Recommendation: In many cases the options available to a user are considerably larger than what is practically feasible. For instance, when recommending movies it is infeasible to offer a choice among tens of thousands of items. Instead, only a small subset is selected for inspection by the user. This situation is analogous in social recommendation, search, and the design of adaptive user interfaces.
Profiling: A key tool in recommendation is the ability to understand a user's desires, preferences, and needs. While elicitation by queries is biased and disruptive for a user, adaptive preference extraction can work behind the scenes using the behavioral trail. Such insight is crucial for accurate recommendation and advertising.
The Parameter Server
When designing data analysis algorithms, an important challenge is to balance the need of flexibility and generality of machine learning algorithms and the simplicity of systems design. A convenient extension beyond batch-synchronous designs is that of a bipartite graph where clients and servers exchange a partially shared state.
This design, usually referred to as a parameter server has proven
successful in scaling to very large problems over the past 5 years. In
the tutorial we will discuss a particular variant, as implemented on
Parameterserver.org that allows one to scale machine learning systems to hundreds of billions of samples and thousands of
machines. It is an open source project hosted at CMU with input from
Baidu IDL and and Google. Some of its key features are as follows:
Efficient communication: All communication is asynchronous. It is optimized for machine learning tasks to reduce network traffic and overhead.
Flexible consistency models: The system provides flexible consistency models to allow the algorithm designer to balance algorithmic convergence rate and system efficiency, where the best trade-off depends on data, algorithm, and hardware.
Elastic Scalability: New nodes can be added without restarting the running framework.
Fault Tolerance and Durability: Recovery from and repair of non-catastraphic machine failures within several seconds, without interrupting computation.
Ease of Use: The globally shared parameters are represented as (potentially sparse) vectors and matrices to facilitate development of machine learning applications. The linear algebra data types come with high-performance multi-threaded linear algebra libraries.

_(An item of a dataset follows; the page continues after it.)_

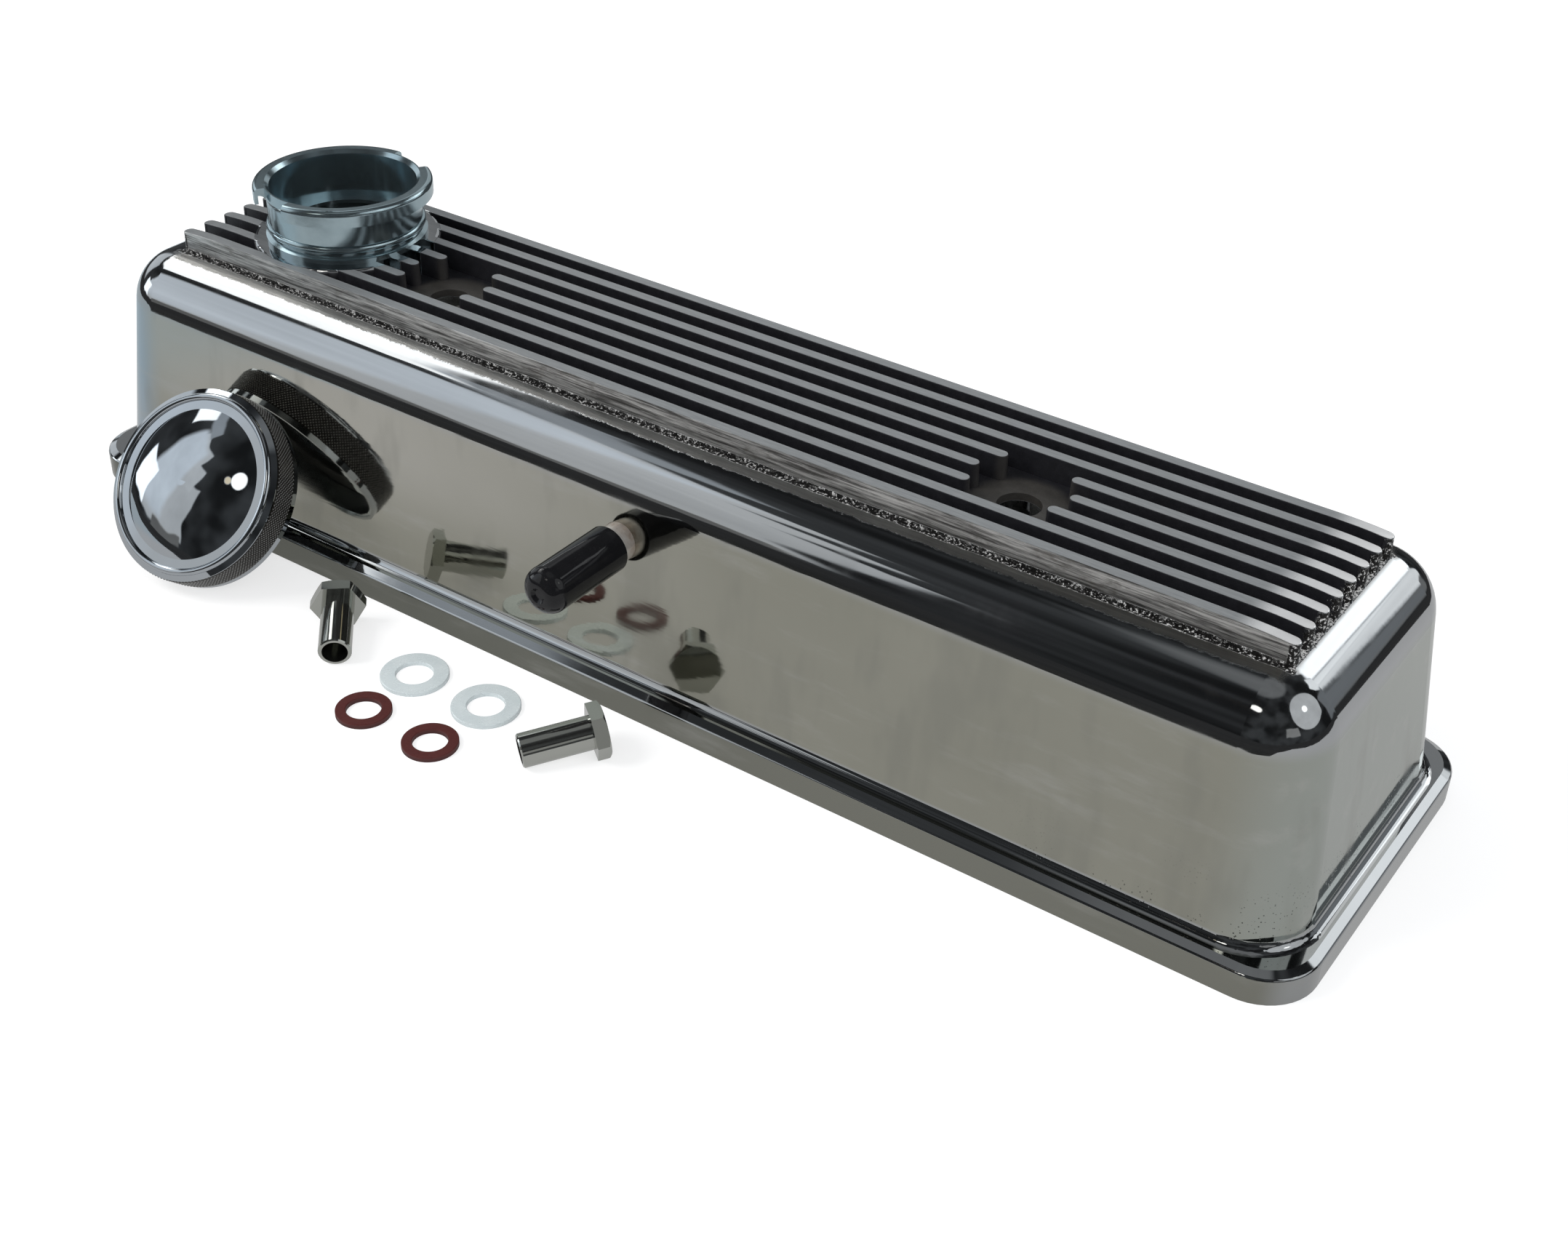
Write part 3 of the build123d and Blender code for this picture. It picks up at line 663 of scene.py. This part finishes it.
def build_surroundings():
    """Dome over the object, and dark ground where its white sheet of paper ends."""
    build_dome()
    g = Graph("dark_ground")
    tone = g.blend(g.noise(160.0, 4.0), (0.040, 0.042, 0.045), (0.105, 0.105, 0.105))
    light = g.node("Emission", {"Color": tone, "Strength": STUDIO_LEVEL}).outputs[0]
    g.tree.links.new(light, g.output.inputs["Surface"])
    across, sheet_depth = (-GROUND_REACH, GROUND_REACH), (SHEET_FRONT, SHEET_BACK)
    boards = {
        "ground_front": (across, (-GROUND_REACH, SHEET_FRONT)),
        "ground_back": (across, (SHEET_BACK, GROUND_REACH)),
        "ground_left": ((-GROUND_REACH, SHEET_LEFT), sheet_depth),
        "ground_right": ((SHEET_RIGHT, GROUND_REACH), sheet_depth),
    }
    for name, (x_range, y_range) in boards.items():
        only_in_reflections(flat_sheet(name, x_range, y_range, GROUND_LIFT, g.material))


def area_light(name, place, target, size, watts, colour):
    data = bpy.data.lights.new(name, "AREA")
    data.shape = "RECTANGLE"
    data.size, data.size_y = size
    data.energy = watts
    data.color = colour
    lamp = bpy.data.objects.new(name, data)
    lamp.location = place
    lamp.rotation_euler = (Vector(target) - Vector(place)).to_track_quat("-Z", "Y").to_euler()
    lamp.visible_camera = False
    lamp.visible_glossy = False
    bpy.context.scene.collection.objects.link(lamp)


def build_lights():
    """Soft white surroundings and two large soft lamps."""
    world = bpy.data.worlds.new("studio")
    bpy.context.scene.world = world
    world.use_nodes = True
    tree = world.node_tree
    tree.nodes.clear()
    path = tree.nodes.new("ShaderNodeLightPath").outputs
    camera_or_glossy = tree.nodes.new("ShaderNodeMath")
    camera_or_glossy.operation = "MAXIMUM"
    tree.links.new(path["Is Camera Ray"], camera_or_glossy.inputs[0])
    tree.links.new(path["Is Glossy Ray"], camera_or_glossy.inputs[1])
    seen = tree.nodes.new("ShaderNodeMath")
    seen.operation = "MAXIMUM"
    tree.links.new(camera_or_glossy.outputs[0], seen.inputs[0])
    tree.links.new(path["Is Transmission Ray"], seen.inputs[1])
    soft = tree.nodes.new("ShaderNodeBackground")
    soft.inputs["Color"].default_value = (0.95, 0.97, 1.0, 1.0)
    soft.inputs["Strength"].default_value = SOFT_LIGHT
    white = tree.nodes.new("ShaderNodeBackground")
    white.inputs["Color"].default_value = (1.0, 1.0, 1.0, 1.0)
    white.inputs["Strength"].default_value = 1.0
    mixed = tree.nodes.new("ShaderNodeMixShader")
    tree.links.new(seen.outputs[0], mixed.inputs[0])
    tree.links.new(soft.outputs[0], mixed.inputs[1])
    tree.links.new(white.outputs[0], mixed.inputs[2])
    output = tree.nodes.new("ShaderNodeOutputWorld")
    tree.links.new(mixed.outputs[0], output.inputs["Surface"])
    area_light("key", (-0.9, -0.9, 1.2), (0, 0, 0.04), (0.9, 0.7), 14.0, (1.0, 0.99, 0.97))
    area_light("fill", (1.2, -0.4, 1.0), (0, 0, 0.04), (1.0, 1.0), 6.0, (0.96, 0.98, 1.0))


def build_camera():
    data = bpy.data.cameras.new("camera")
    data.sensor_fit = "HORIZONTAL"
    data.sensor_width = 36.0
    data.lens = CAMERA_LENS
    data.clip_start, data.clip_end = 0.01, 50.0
    camera = bpy.data.objects.new("camera", data)
    forward = CAMERA_FORWARD.normalized()
    right = (CAMERA_RIGHT - forward * CAMERA_RIGHT.dot(forward)).normalized()
    up = right.cross(forward)
    turn = Matrix((right, up, -forward)).transposed().to_4x4()
    camera.matrix_world = Matrix.Translation(CAMERA_PLACE) @ turn
    bpy.context.scene.collection.objects.link(camera)
    bpy.context.scene.camera = camera
    bpy.context.scene.view_settings.view_transform = "Standard"


def dress_nodes():
    """Materials of the CAD nodes."""
    neck_zinc = zinc_plate("neck_zinc", (0.33, 0.43, 0.47), (0.47, 0.58, 0.62), 0.10, 0.95)
    # Plain washers: light zinc, painted lighter still and barely metallic as a painted sheen
    washer_sheen_tones = (0.64, 0.72, 0.74), (0.82, 0.88, 0.89)
    washer_zinc_and_sheen = zinc_plate("washer_zinc_and_sheen", *washer_sheen_tones, 0.22, 0.15, 0.0, 0.001)
    nut_chrome = chrome_plate("nut_chrome", (0.48, 0.49, 0.455), 0.07, 0.98)
    fibre = red_fibre()
    dress(CASTING, polished_casting())
    dress("filler_neck", neck_zinc)
    dress("vent_tube", dull_tube())
    dress("vent_tube_cap", black_vinyl())
    dress("cap_shell", chrome_plate("cap_chrome", (0.48, 0.51, 0.54)))
    ring_zinc = zinc_plate("ring_zinc", (0.66, 0.72, 0.76), (0.82, 0.87, 0.90), 0.16)
    dress("cap_lock_ring", ring_zinc)
    dress("cap_seal", black_rubber())
    for side in ("left", "right"):
        dress(f"sleeve_nut_{side}", nut_chrome)
        dress(f"plain_washer_{side}", washer_zinc_and_sheen)
        dress(f"fibre_washer_{side}", fibre)


build_camera()
build_lights()
build_surroundings()
build_floor()
dress_nodes()
cap_knurl(knurled_steel())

The tutorial will discuss a number of problems and how they can be mapped into the parameter server framework.
Applications
To illustrate the use of the tools listed above, we discuss some applications in somewhat greater detail:
Time-dependent User Profiling:
When recommending items to users it is vital to understand what
their preferences are and how they might be changing over
time. Moreover, it is equally vital to understand whether and how
global changes in interest and preference might be affecting
individual activity. We give an overview over an integrated model
and show how to perform inference at industrial scale using the
parameterserver framework.
Nested Chinese Restaurant Franchise:
In many cases a simple flat topic model is inadequate for modeling
preferences. For instance, when it comes to capturing location and
content of microblogs it is preferable to have the flexibility of
capturing multiple areas of location in varying detail. Th same also
applies to content preferences (e.g. general photography vs. users of a
specific lens system). This requires distributions over trees of
topics. We give an overview of the associated generative model and
how to perform sampling inference in it.
Distributed Optimization
A key primitive in solving large scale problems, both for risk
minimization and for probabilistic modeling is optimization. Based on
two examples we show how this can be achieved efficiently at scale.
Sparse Logistic Regression:
This is one of the simplest cases of nontrivial optimization. It is
one of the key drivers to many computational advertising platforms,
since compact models immediately translate into higher throughput,
hence they are highly desirable. We show how this can be implemented
efficiently using a parameter server on half a petabyte of data.
Distributed Stochastic Variational Inference:
For probabilistic modeling matters are slightly less trivial since
the problem is typically nonconvex, gradients are stochastic, and
distributed initialization is challenging. By combining fast
samplers, and adaptive stepsize dynamics we show how this can be
accomplished on over 4 billion user profiles.